-- PROBLEM REQUIREMENTS --
Repeat exactly the lines running from the line that contains "obj.data.transform(world)" to the line that contains "return [(a +"; include both ends and add nothing.

[Start THE RECORDS]

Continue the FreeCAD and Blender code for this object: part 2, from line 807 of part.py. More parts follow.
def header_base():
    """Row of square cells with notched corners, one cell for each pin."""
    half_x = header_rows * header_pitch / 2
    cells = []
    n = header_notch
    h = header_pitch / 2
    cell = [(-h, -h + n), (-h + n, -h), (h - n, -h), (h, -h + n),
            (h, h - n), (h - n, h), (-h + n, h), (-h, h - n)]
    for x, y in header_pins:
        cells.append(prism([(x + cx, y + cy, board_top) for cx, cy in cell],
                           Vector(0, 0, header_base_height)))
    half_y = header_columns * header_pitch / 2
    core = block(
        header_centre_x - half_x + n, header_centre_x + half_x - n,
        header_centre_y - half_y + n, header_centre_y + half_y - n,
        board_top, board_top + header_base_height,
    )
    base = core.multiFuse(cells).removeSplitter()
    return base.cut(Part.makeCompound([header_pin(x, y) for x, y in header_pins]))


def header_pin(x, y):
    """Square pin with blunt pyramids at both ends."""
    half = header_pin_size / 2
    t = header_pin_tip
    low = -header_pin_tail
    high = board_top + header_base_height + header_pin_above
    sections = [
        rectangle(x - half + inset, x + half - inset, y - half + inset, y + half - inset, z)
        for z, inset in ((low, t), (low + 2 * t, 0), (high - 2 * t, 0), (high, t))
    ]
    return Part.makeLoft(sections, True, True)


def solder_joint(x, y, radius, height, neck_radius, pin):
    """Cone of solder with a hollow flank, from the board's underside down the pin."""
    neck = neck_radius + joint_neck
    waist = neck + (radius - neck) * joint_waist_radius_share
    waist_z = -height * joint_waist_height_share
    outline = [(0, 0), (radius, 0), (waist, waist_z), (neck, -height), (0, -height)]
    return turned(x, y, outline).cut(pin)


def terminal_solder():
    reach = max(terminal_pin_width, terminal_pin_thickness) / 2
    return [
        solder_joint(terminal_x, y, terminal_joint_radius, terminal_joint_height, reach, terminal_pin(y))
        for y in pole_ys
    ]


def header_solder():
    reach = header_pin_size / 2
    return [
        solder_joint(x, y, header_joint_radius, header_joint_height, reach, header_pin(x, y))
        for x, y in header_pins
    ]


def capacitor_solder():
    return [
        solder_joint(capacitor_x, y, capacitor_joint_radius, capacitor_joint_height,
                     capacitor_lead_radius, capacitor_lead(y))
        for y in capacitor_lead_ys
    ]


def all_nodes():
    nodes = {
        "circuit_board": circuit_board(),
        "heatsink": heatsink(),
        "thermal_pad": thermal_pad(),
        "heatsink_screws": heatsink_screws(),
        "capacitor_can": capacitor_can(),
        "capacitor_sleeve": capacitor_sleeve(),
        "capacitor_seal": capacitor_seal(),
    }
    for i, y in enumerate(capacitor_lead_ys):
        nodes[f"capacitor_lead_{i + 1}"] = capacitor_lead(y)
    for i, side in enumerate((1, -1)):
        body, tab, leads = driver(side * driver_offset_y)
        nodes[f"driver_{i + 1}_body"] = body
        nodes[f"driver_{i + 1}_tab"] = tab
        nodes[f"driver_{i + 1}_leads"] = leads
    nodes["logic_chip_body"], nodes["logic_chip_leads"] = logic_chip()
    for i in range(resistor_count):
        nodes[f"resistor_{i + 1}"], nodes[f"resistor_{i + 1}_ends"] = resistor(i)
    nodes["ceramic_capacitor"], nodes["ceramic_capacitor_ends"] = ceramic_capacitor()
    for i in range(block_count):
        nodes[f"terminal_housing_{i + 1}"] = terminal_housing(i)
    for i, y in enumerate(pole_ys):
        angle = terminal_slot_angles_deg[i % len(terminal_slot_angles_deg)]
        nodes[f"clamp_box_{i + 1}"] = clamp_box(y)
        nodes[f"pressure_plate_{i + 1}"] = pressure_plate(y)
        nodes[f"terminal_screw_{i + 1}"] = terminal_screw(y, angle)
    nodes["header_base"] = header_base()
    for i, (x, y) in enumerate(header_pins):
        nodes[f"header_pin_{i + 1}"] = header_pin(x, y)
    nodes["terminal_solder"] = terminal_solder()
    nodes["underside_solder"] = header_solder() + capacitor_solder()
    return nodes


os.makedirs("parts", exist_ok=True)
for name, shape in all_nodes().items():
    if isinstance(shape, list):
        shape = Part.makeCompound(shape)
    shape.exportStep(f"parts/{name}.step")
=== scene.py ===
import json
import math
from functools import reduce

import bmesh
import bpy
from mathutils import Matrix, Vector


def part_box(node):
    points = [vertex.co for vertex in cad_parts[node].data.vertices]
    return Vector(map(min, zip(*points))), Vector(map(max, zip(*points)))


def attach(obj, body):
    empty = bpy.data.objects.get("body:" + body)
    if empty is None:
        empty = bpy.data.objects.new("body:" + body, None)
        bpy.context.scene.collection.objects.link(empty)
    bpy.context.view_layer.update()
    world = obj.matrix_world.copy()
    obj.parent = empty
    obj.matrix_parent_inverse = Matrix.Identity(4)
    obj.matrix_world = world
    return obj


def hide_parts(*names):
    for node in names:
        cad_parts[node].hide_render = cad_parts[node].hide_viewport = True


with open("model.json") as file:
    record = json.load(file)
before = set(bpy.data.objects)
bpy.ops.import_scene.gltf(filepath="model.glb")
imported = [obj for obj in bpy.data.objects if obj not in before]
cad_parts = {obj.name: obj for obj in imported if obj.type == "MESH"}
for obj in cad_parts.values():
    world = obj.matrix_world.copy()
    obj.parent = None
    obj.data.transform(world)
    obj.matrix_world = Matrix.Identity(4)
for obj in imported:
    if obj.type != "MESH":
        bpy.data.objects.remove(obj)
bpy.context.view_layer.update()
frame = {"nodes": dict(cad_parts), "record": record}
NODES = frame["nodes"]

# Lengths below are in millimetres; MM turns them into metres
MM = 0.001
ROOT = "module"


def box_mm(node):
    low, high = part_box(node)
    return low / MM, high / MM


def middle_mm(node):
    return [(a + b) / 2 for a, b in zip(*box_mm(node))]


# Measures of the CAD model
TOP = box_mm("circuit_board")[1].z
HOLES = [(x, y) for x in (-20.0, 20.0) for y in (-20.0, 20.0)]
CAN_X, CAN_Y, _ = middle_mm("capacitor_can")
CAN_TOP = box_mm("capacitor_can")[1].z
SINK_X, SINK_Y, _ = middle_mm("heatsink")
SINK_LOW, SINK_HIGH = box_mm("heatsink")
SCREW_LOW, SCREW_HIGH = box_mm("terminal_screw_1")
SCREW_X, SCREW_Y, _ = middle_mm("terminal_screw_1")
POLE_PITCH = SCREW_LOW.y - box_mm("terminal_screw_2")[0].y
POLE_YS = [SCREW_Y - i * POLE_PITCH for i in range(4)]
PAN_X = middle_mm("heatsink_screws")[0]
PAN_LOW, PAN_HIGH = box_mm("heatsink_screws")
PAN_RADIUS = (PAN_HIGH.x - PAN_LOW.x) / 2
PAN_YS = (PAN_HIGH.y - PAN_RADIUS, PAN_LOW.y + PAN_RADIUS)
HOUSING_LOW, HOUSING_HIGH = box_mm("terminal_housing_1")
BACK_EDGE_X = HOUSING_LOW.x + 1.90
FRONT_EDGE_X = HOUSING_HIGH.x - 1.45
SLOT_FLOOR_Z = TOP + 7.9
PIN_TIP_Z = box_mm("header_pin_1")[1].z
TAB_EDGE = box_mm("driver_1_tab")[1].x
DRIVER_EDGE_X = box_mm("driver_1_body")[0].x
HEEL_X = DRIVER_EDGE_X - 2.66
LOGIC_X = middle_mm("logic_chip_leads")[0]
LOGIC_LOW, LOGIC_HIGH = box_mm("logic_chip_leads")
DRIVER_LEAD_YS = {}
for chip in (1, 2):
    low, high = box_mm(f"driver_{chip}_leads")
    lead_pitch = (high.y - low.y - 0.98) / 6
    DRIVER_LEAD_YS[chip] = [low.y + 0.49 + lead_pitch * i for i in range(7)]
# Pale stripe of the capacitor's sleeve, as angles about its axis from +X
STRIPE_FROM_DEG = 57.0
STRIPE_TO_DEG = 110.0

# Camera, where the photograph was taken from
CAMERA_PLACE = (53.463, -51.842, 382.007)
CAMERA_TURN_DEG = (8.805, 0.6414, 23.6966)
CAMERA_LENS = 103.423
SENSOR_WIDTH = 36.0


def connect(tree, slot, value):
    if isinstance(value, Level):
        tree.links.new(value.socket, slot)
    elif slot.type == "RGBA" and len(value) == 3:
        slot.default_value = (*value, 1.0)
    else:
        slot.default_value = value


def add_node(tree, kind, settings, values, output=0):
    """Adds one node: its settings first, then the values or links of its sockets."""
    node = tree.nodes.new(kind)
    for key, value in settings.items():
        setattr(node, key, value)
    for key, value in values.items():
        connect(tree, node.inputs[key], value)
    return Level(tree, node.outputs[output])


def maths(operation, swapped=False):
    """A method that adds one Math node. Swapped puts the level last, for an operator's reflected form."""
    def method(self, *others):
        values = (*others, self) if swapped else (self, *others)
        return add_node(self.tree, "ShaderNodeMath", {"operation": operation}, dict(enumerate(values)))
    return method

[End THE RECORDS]
[Start THE RECORDS]

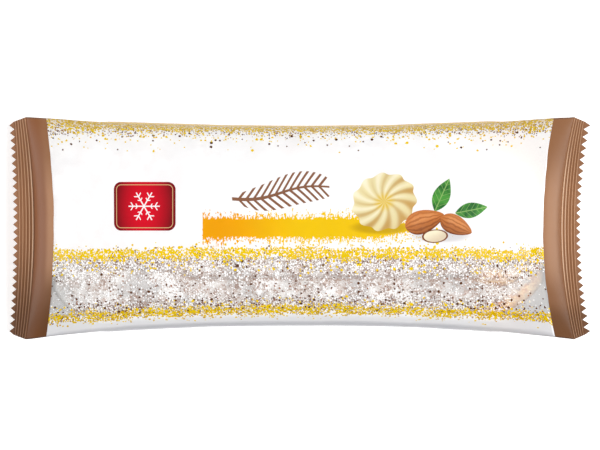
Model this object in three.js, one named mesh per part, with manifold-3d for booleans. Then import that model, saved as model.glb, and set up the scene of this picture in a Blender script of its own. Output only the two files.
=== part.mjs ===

[End THE RECORDS]

-- ANSWER TO THIS TASK --
    obj.data.transform(world)
    obj.matrix_world = Matrix.Identity(4)
for obj in imported:
    if obj.type != "MESH":
        bpy.data.objects.remove(obj)
bpy.context.view_layer.update()
frame = {"nodes": dict(cad_parts), "record": record}
NODES = frame["nodes"]

# Lengths below are in millimetres; MM turns them into metres
MM = 0.001
ROOT = "module"


def box_mm(node):
    low, high = part_box(node)
    return low / MM, high / MM


def middle_mm(node):
    return [(a + b) / 2 for a, b in zip(*box_mm(node))]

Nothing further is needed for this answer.